Performance installation , Dance , Contemporary dance ,
She entices us in
Review by Sarah Knox 25th Feb 2017
Lydia Connolly-Hiatt presents Dream Man, an intimate 30 minute solo performance in The Spreading Tree studio as part of Auckland Fringe 2017. Concrete tiles provide a small performance space and lampshades hang above. A wooden chair with an emerald green velvet seat is positioned facing the diagonal on upstage right.

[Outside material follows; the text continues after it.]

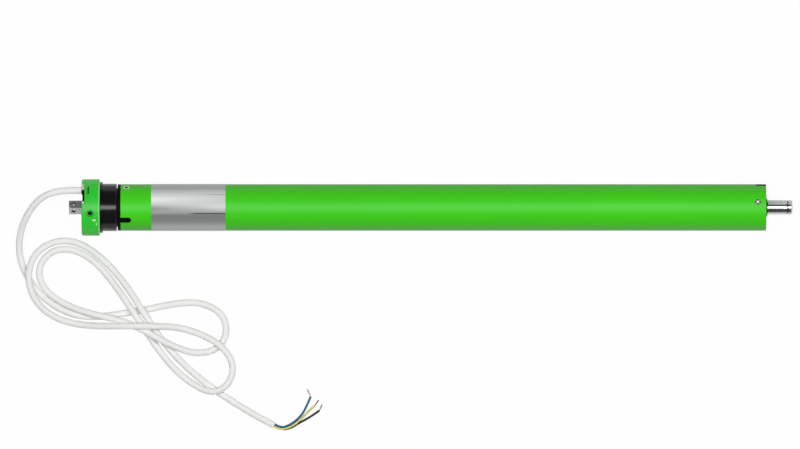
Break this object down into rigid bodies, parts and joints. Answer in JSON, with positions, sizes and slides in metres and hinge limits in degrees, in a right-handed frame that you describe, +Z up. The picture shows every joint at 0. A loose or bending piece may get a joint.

Connolly-Hiatt enters looking smug, confident, mischievous, and mysterious. With a strong connection with the audience she eyes each of us up, never faltering. I feel neither threatened nor confused, but rather intrigued and amused. Her face is extraordinarily expressive. It seems as if she has studied every episode of America’s Next Top Model and then one-upped them with both subtly and charisma. Wearing a green shirt that perfectly matches the chair, and a pair of beige slacks, she writhes on the floor in smooth arcs with extended limbs, it is provocative and technically effortless. Looking like a 1950’s feminist pinup she draws lines with her fingertips across her body and the floor. She knows how to hold the space and her movement seems driven by her internal experience rather than an external vision of what the movement should look like. She is enticing us in, like she has a surprise for us. I don’t know what it is, but I also don’t care. I want it.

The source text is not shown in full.